Trethewey, Natasha. Thrall: Poems. Boston/New York. 2012. Houghton Mifflin Harcourt. 9780547571607. 84 pages. hardcover. Jacket art: ‘Spaniard and Indian produce a Mestizo’, c.1715, oil on canvas by Juan Rodriguez Jaurez (1675-1728). Jacket design by Martha Kennedy. 


9780547571607FROM THE PUBLISHER -


The stunning follow-up volume to her 2007 Pulitzer Prize–winning NATIVE GUARD, by America’s new Poet Laureate. Natasha Trethewey’s poems are at once deeply personal and historical—exploring her own interracial and complicated roots—and utterly American, connecting them to ours.
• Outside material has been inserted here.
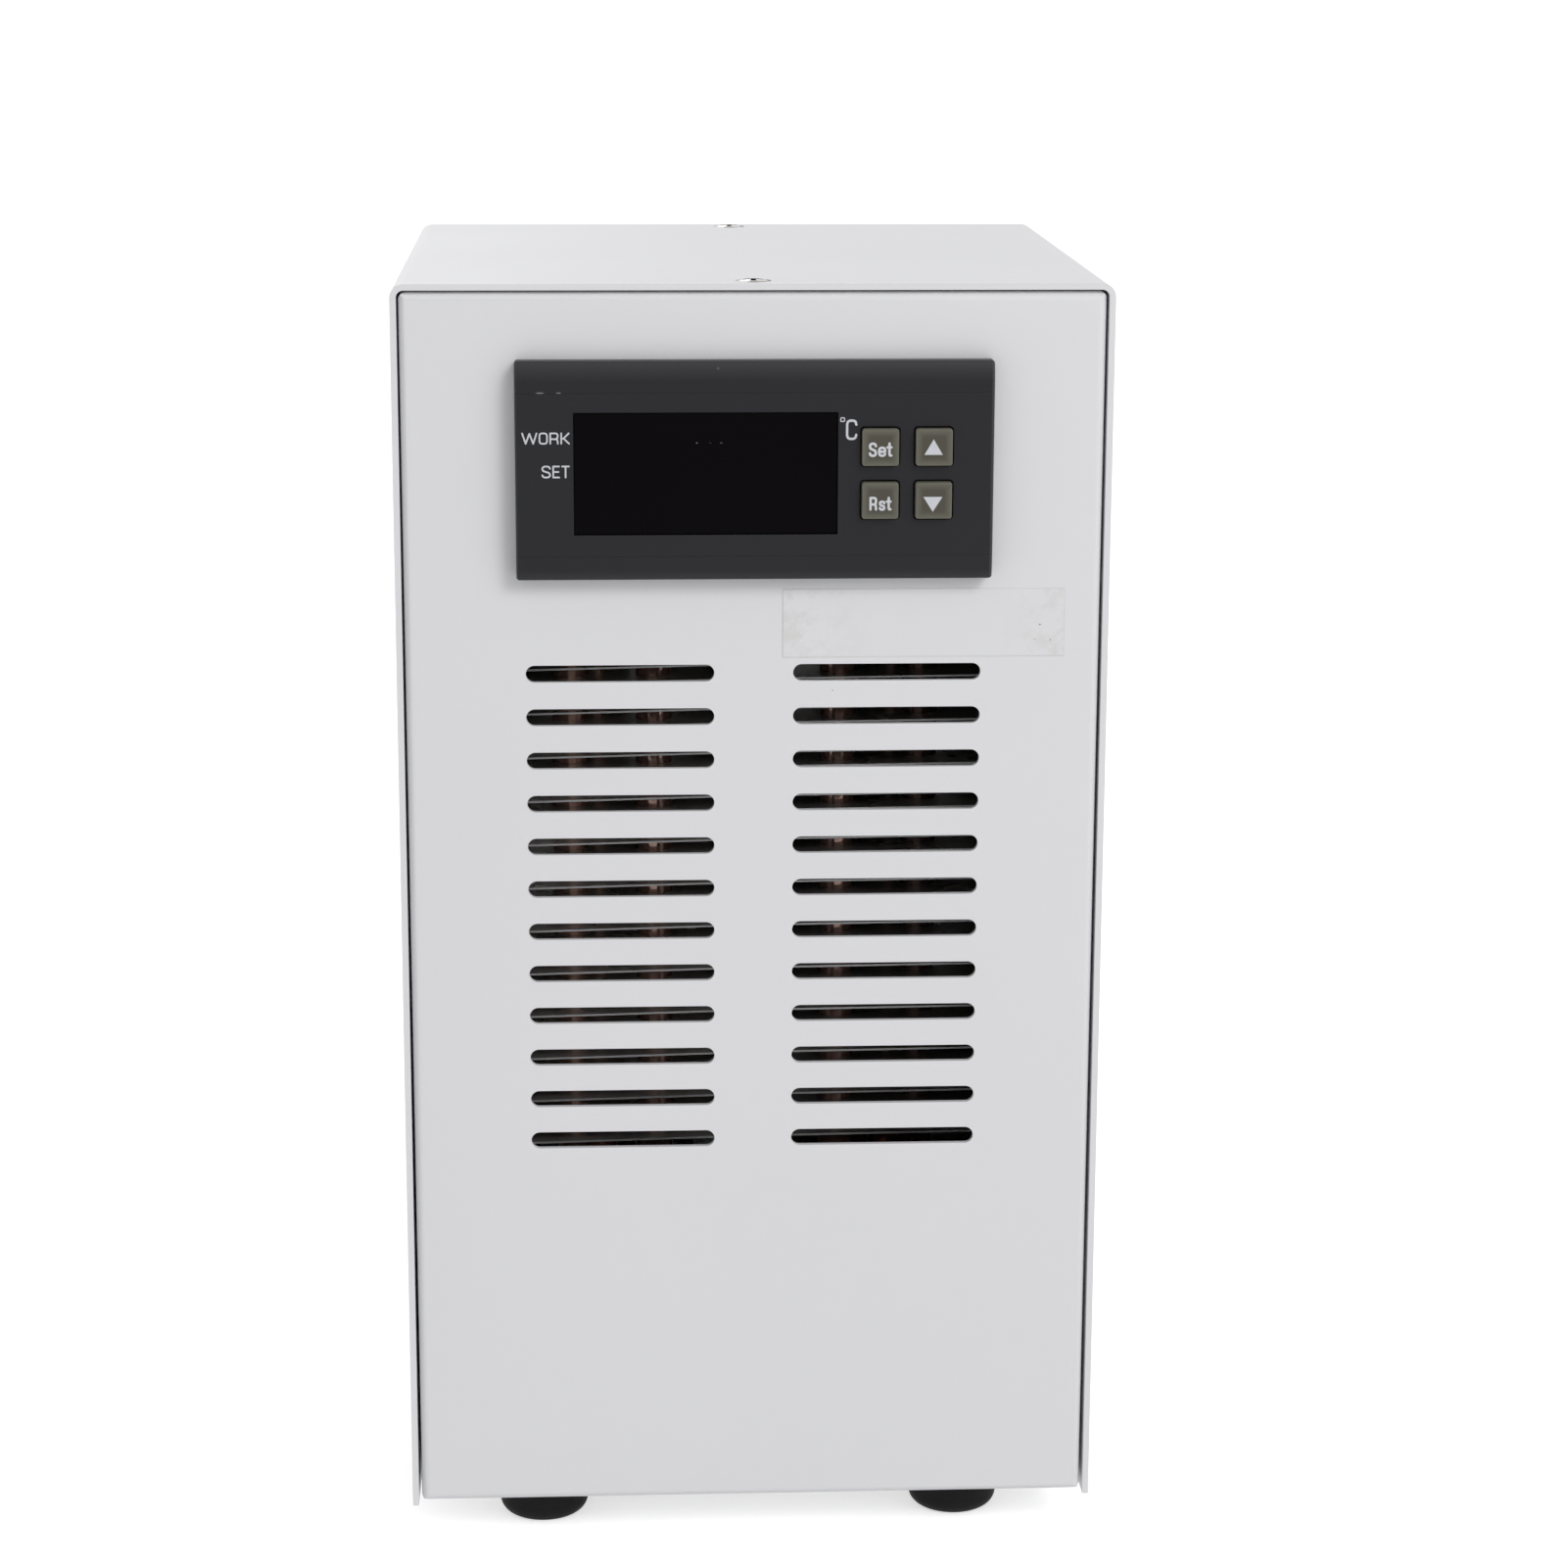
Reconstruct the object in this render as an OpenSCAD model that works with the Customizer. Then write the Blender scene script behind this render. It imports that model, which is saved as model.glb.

The daughter of a black mother and white father, a student of history and of the Deep South, she is inspired by everything from colonial paintings of mulattos and mestizos to the stories of people forgotten by history. Meditations on captivity, knowledge, and inheritance permeate THRALL, as she reflects on a series of small estrangements from her poet father and comes to an understanding of how, as father and daughter, they are part of the ongoing history of race in America. THRALL confirms not only that Natasha Trethewey is one of our most gifted and necessary poets but that she is also one of our most brilliant and fearless.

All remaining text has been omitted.